> [TASK DETAILS]
Of the material below, the lines to be retyped are those from the line containing "# Contact spring" through the line containing "if empty is", inclusive; reproduce them exactly.

> [Data records]
::::::::::

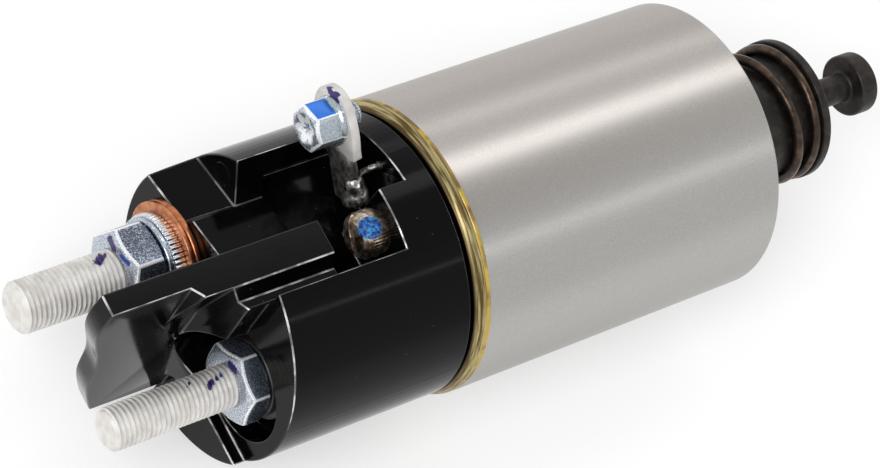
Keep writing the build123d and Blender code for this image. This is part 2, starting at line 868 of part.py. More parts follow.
# Drive spring, between the stem's head and the plug
drive_radius = (stem_radius + plunger_bore) / 2
with BuildPart() as drive_spring:
    coil(stem_head_right, neck_end - plug_length, drive_radius, drive_wire, drive_turns)
drive_spring.part.label = "drive_spring"
export_step(drive_spring.part, "parts/drive_spring.step")

# Contact rod, with a collar that the contact spring presses on
with BuildPart() as contact_rod:
    lathe(
        [
            (rod_left, 0),
            (rod_left, rod_radius - 0.4),
            (rod_left + 0.4, rod_radius),
            (collar_left, rod_radius),
            (collar_left, rod_collar_radius),
            (collar_right, rod_collar_radius),
            (collar_right, rod_radius),
            (rod_right - 0.6, rod_radius),
            (rod_right, rod_radius - 0.6),
            (rod_right, 0),
        ]
    )
contact_rod.part.label = "contact_rod"
export_step(contact_rod.part, "parts/contact_rod.step")

# Copper contact disc on an insulating bush, with washer and clip
bush_radius = rod_radius + rod_clearance + bush_wall
with BuildPart() as insulating_bush:
    ring(rod_clip_right, disc_right, rod_radius + rod_clearance, bush_radius)
    ring(disc_right, disc_right + bush_flange, rod_radius + rod_clearance, bush_flange_radius)
insulating_bush.part.label = "insulating_bush"
export_step(insulating_bush.part, "parts/insulating_bush.step")

with BuildPart() as contact_disc:
    ring(disc_left, disc_right, bush_radius, disc_radius)
contact_disc.part.label = "contact_disc"
export_step(contact_disc.part, "parts/contact_disc.step")

with BuildPart() as insulating_washer:
    ring(rod_clip_right, disc_left, bush_radius, bush_flange_radius)
insulating_washer.part.label = "insulating_washer"
export_step(insulating_washer.part, "parts/insulating_washer.step")

with BuildPart() as rod_clip:
    ring(rod_clip_left, rod_clip_right, rod_radius, rod_clip_radius)
rod_clip.part.label = "rod_clip"
export_step(rod_clip.part, "parts/rod_clip.step")

# Contact spring on the rod, and reset spring in the cap's bore
contact_spring_radius = rod_radius + spring_gap + contact_wire + 1.0
with BuildPart() as contact_spring:
    coil(disc_right + bush_flange, collar_left, contact_spring_radius, contact_wire, contact_turns)
contact_spring.part.label = "contact_spring"
export_step(contact_spring.part, "parts/contact_spring.step")

reset_radius = rod_radius + spring_gap + reset_wire + 0.6
with BuildPart() as reset_spring:
    coil(chamber_floor - reset_depth, rod_clip_left, reset_radius, reset_wire, reset_turns)
reset_spring.part.label = "reset_spring"
export_step(reset_spring.part, "parts/reset_spring.step")
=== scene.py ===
# %% [markdown]
# # A starter solenoid
#
# On a heavy engine's starter sits a solenoid. Its coil pulls a plunger, the plunger moves
# the starter's lever, and a copper disc inside joins two thick studs. Here the packed
# model gives every piece its place, and this lesson gives each one its surface: turned
# steel, glossy moulding, plated threads, phosphated springs.

from math import pi, radians, sqrt, tan

import bmesh
import bpy
import numpy as np
from mathutils import Matrix, Vector


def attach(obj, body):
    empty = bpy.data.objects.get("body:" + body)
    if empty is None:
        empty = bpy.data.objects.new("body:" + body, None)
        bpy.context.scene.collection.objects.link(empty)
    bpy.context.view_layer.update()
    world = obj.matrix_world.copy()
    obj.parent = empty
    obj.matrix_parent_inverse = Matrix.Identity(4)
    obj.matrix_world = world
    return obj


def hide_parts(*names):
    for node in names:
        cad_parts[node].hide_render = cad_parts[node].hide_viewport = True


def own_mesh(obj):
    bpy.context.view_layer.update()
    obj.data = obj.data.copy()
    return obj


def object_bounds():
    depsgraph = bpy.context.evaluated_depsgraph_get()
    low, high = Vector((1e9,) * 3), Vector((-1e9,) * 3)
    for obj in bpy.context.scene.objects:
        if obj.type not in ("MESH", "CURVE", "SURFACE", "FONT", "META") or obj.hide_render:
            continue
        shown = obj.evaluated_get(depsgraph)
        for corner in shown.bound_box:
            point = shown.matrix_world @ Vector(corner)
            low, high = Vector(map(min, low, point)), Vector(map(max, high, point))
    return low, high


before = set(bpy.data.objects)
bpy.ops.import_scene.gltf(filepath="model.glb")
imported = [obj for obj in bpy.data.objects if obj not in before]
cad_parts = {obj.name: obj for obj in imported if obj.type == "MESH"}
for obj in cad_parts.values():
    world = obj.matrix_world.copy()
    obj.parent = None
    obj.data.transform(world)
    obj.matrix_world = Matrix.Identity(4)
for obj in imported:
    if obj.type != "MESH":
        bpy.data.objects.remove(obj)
cad_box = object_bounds()

# %% [markdown]
# ## Measures of the solids
#
# The solids are in metres, and this lesson thinks in millimetres. Most pieces are turned
# about a line along X. Three measures say where such a piece sits: where it begins and
# ends along X, where its line is, and its outer radius. Its solid's box gives all three.

# %% Read a solid's box
# Metres in a millimetre, and the gap in metres below which two points are one.
MM, TOUCH = 0.001, 2e-6


def box(node):
    """The low and the high corner of a solid's box, in millimetres to a hundredth."""
    points = np.array([vertex.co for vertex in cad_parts[node].data.vertices]) / MM
    return points.min(axis=0).round(2).tolist(), points.max(axis=0).round(2).tolist()


def span(node):
    """Where a solid begins and ends along X."""
    low, high = box(node)
    return low[0], high[0]


def axis_of(node):
    """The (y, z) of the line that a solid is turned about, to a tenth."""
    low, high = box(node)
    return round((low[1] + high[1]) / 2, 1), round((low[2] + high[2]) / 2, 1)


def outer(node):
    """A turned solid's largest radius, to a tenth."""
    low, high = box(node)
    return round((high[1] - low[1]) / 2, 1)


print("case from", *span("case"), "with radius", outer("case"))

# %% [markdown]
# ## The camera
#
# The photograph looks down on the part from the side of the studs, and the part runs
# from the lower left to the upper right. A camera is a place and three directions: its
# right, its up and its back become the columns of one matrix. A long lens far away
# keeps the case's two ends nearly the same size.

# %% Camera at the photograph's angle
photo_width, focal_length = 880.0, 3526.5
camera_data = bpy.data.cameras.new("camera")
camera_data.sensor_width = 36.0
camera_data.lens = focal_length * camera_data.sensor_width / photo_width
camera_data.clip_start, camera_data.clip_end = 0.05, 20.0
camera = bpy.data.objects.new("camera", camera_data)
bpy.context.collection.objects.link(camera)
camera.matrix_world = Matrix(
    (
        (0.7992, 0.2882, -0.5275, -0.4987),
        (-0.4711, 0.8456, -0.2517, -0.2037),
        (0.3735, 0.4496, 0.8115, 0.6550),
        (0, 0, 0, 1),
    )
)
bpy.context.scene.camera = camera
print("camera", round(camera_data.lens, 1), "mm")

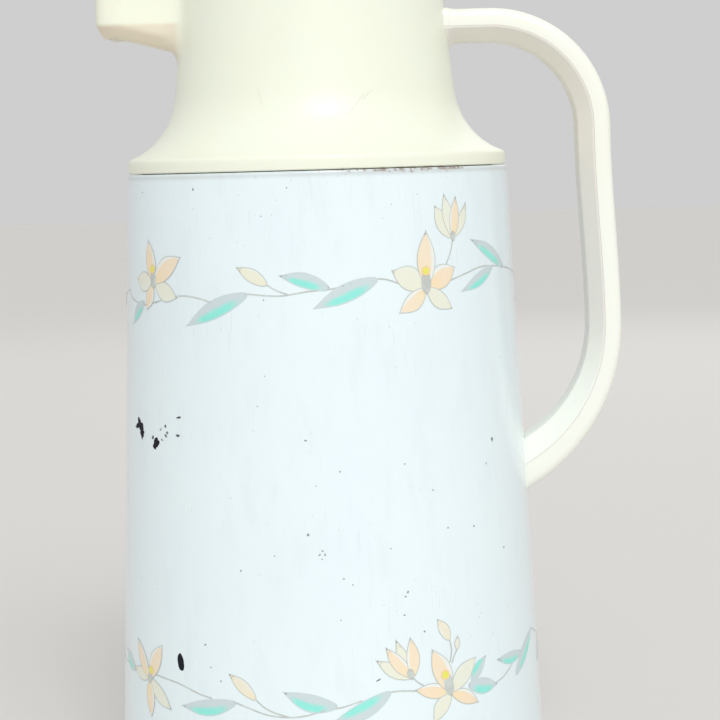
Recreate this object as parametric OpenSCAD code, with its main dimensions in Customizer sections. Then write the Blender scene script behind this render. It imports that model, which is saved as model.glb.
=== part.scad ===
// Pump pot: a vacuum jug with a steel sleeve, a plastic shoulder with a boxy
// spout, a side handle and a lid that holds a bellows pump.
// +Z is up, the spout points along -X and the handle along +X.
// The origin is on the pot's axis, in the plane the feet stand on.

/* [Body] */
// Height of the seam between the sleeve and the shoulder
seam_z = 252; // [246:1:258]
// Outer radius of the sleeve at the seam
sleeve_top_r = 73; // [72:0.5:75]
// Outer radius of the sleeve at its foot
sleeve_foot_r = 83.4; // [81:0.2:86]
// Sheet thickness of the sleeve
sleeve_t = 0.7; // [0.5:0.1:1.2]
// Width of the flange turned in at the top of the sleeve
sleeve_flange_w = 4.4; // [3.6:0.2:5]
// Height of the plastic ring below the sleeve
base_h = 10; // [9:0.5:12]
// Height of the rubber feet below the base ring
foot_h = 1.2; // [0.8:0.1:2]
// Radius of each rubber foot
foot_r = 4.6; // [3.5:0.1:4.8]

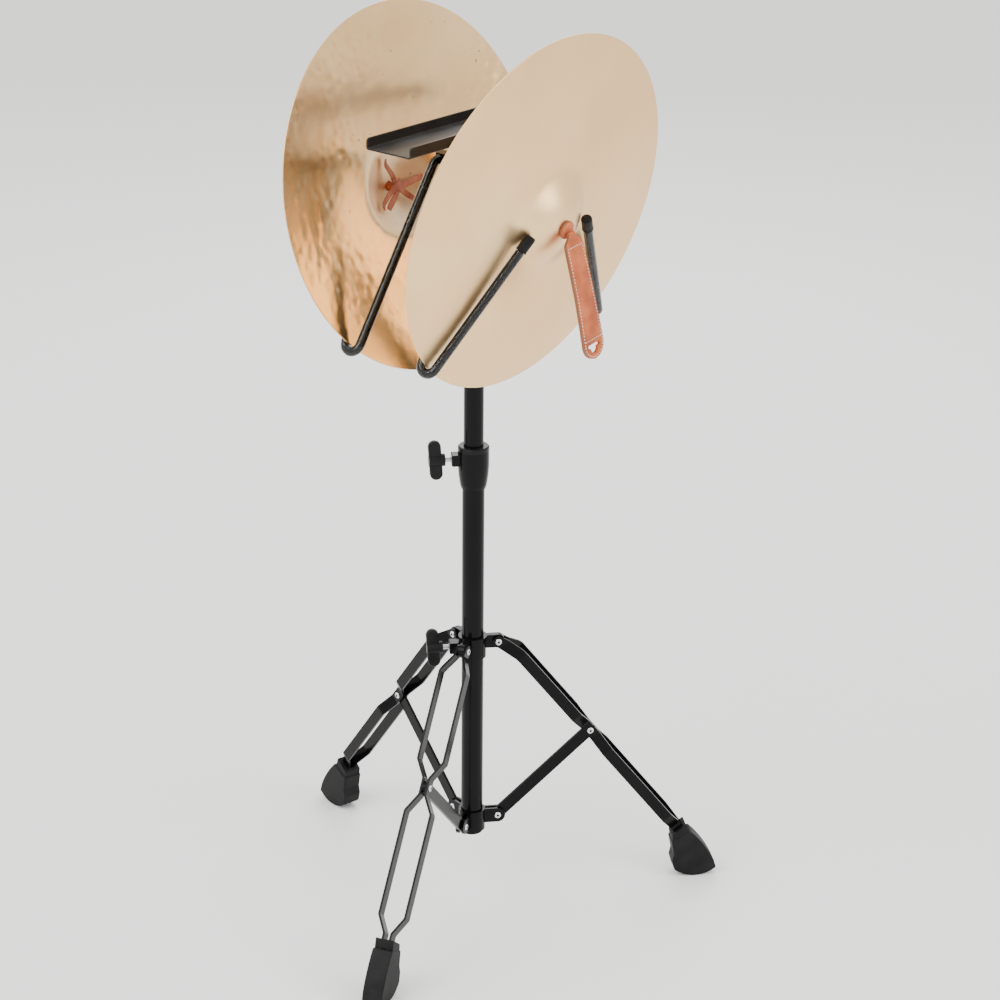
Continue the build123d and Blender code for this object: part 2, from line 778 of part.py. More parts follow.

::::::::::

> [THE SOLUTION]
# Contact spring on the rod, and reset spring in the cap's bore
contact_spring_radius = rod_radius + spring_gap + contact_wire + 1.0
with BuildPart() as contact_spring:
    coil(disc_right + bush_flange, collar_left, contact_spring_radius, contact_wire, contact_turns)
contact_spring.part.label = "contact_spring"
export_step(contact_spring.part, "parts/contact_spring.step")

reset_radius = rod_radius + spring_gap + reset_wire + 0.6
with BuildPart() as reset_spring:
    coil(chamber_floor - reset_depth, rod_clip_left, reset_radius, reset_wire, reset_turns)
reset_spring.part.label = "reset_spring"
export_step(reset_spring.part, "parts/reset_spring.step")
=== scene.py ===
# %% [markdown]
# # A starter solenoid
#
# On a heavy engine's starter sits a solenoid. Its coil pulls a plunger, the plunger moves
# the starter's lever, and a copper disc inside joins two thick studs. Here the packed
# model gives every piece its place, and this lesson gives each one its surface: turned
# steel, glossy moulding, plated threads, phosphated springs.

from math import pi, radians, sqrt, tan

import bmesh
import bpy
import numpy as np
from mathutils import Matrix, Vector


def attach(obj, body):
    empty = bpy.data.objects.get("body:" + body)
    if empty is None:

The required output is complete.